Although Beth had a bag made specifically for her piano books in the past, she tends to use that one for other things and had her music in a plastic bag. Now she has a new one.

These are just grocery bags. They are wrinkled up from use already and they work well and took only minutes to make.

Yvon laughed when he saw his old jeans used this way, but later that same night we saw kids' purses just like it being raffled off at the school Christmas concert. This may become a book bag or something because it's too small for groceries. Or it may be used for indoor shoes for church, or indoor shoes for Guides, or games when camping, or book in the car, or... Well, like I said, bags are everywhere in this house. It'll get used.
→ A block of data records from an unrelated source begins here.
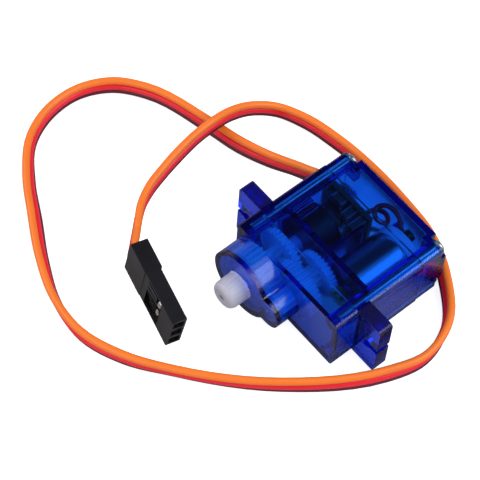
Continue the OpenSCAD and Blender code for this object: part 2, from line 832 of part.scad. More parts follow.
module motor_terminals() {
    strip_top = commutator_z + 0.2 + brush_h;
    color("gold")
        lay_down()
            for (side = [0, 1])
                mirror([0, side, 0])
                    at(motor_x, 0, 0) {
                        at(-terminal_w / 2, terminal_y - strip_t / 2, terminal_bottom)
                            cube([terminal_w, strip_t, strip_top - terminal_bottom]);
                        at(-brush_w / 2, brush_reach, strip_top - strip_t)
                            cube([brush_w, terminal_y - brush_reach, strip_t]);
                    }
}

module motor_brushes() {
    gap = 0.03;
    color("dimgray")
        lay_down()
            for (side = [0, 1])
                mirror([0, side, 0])
                    at(motor_x - brush_w / 2, commutator_d / 2 + gap, commutator_z + 0.2)
                        cube([brush_w, brush_reach - commutator_d / 2 - gap, brush_h]);
}

module terminal_sleeves() {
    color("black")
        lay_down()
            for (side = [-1, 1])
                at(motor_x, side * terminal_y, 0)
                    difference() {
                        rod(sleeve_d, terminal_bottom - 0.3, cap_bottom);
                        at(-terminal_w / 2 - fit_gap, -strip_t / 2 - fit_gap, terminal_bottom)
                            cube([terminal_w + 2 * fit_gap, strip_t + 2 * fit_gap, 2 * end_cap_h]);
                    }
}

module pot_housing() {
    color("black")
        lay_down()
            at(output_x, 0, 0)
                difference() {
                    rod(pot_d, pot_bottom, can_top);
                    rod(pot_d - 2 * pot_wall, pot_bottom + pot_skin, can_top - pot_skin);
                    rod(pot_shaft_d + 2 * run_gap, pot_bottom + pot_skin / 2, can_top + eps);
                    for (k = [-1, 0, 1])
                        at(pot_pin_x - output_x, k * pot_pin_pitch, pot_bottom)
                            cube([pot_pin_t + 0.1, pot_pin_w + 0.1, 3 * pot_skin], center = true);
                }
}

module pot_track() {
    inner_d = 2 * pot_shaft_d;
    color("saddlebrown")
        lay_down()
            at(output_x, 0, pot_bottom + pot_skin)
                difference() {
                    rod(inner_d + 2, 0, 0.3);
                    rod(inner_d, -eps, 1);
                    at(0, -0.6, -eps)
                        cube([inner_d + 2, 1.2, 1]);
                }
}

module pot_shaft() {
    color("white")
        lay_down()
            at(output_x, 0, 0)
                difference() {
                    rod(pot_shaft_d, pot_bottom + pot_skin / 2 + 0.1, pot_flat_top);
                    at(pot_flat, -pot_shaft_d, output_hub_z)
                        cube([pot_shaft_d, 2 * pot_shaft_d, pot_flat_top]);
                }
}

module pot_wiper() {
    arm = pot_shaft_d + 1.1;
    color("khaki")
        lay_down()
            at(output_x, 0, pot_bottom + pot_skin)
                difference() {
                    union() {
                        rod(2 * pot_shaft_d, 1, 2.2);
                        at(-arm, -0.4, 1)
                            cube([arm, 0.8, 0.3]);
                        at(-arm, -0.4, 0.35)
                            cube([0.5, 0.8, 0.9]);
                    }
                    rod(pot_shaft_d + 2 * fit_gap, 0, 3);
                }
}

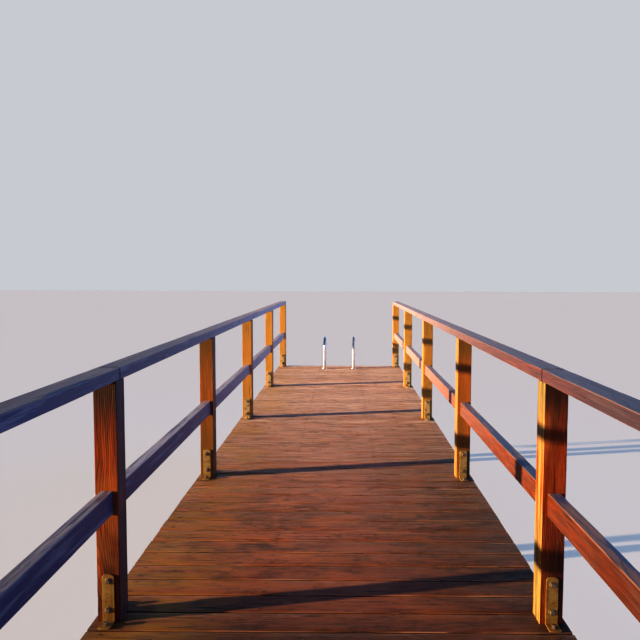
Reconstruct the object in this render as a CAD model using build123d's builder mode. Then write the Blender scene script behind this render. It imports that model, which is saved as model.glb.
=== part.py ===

Beth also got a hat out of those jeans. These were kind of fun to make. The girls love them, but don't quite know where to wear them. They aren't allowed hats on in school. They'll figure it out.

And this is my favourite.

A friend gave me the top fabric sample as a potential for upholstering my living room chairs. I'd have loved that, but was way too cheap to pay the $30/meter it costs (or something in that line). This was a good use for the sample though and it's truly all I had of it.

I didn't take pictures, but I also had some simple rectangles of gauzy stuff for caramels and other small gifts, and some specific Christmassy fabric bags that went back into our gift wrap storage for re-use next year.

We didn't succeed in not buying any paper. We did pick up one roll from IKEA and I felt bad about it, but didn't have time to deal with the one present we needed it for.

Sometimes I take up these challenges for environmental reasons, but usually it's because it's pretty easy to do, cheap and practical. Who doesn't need bags?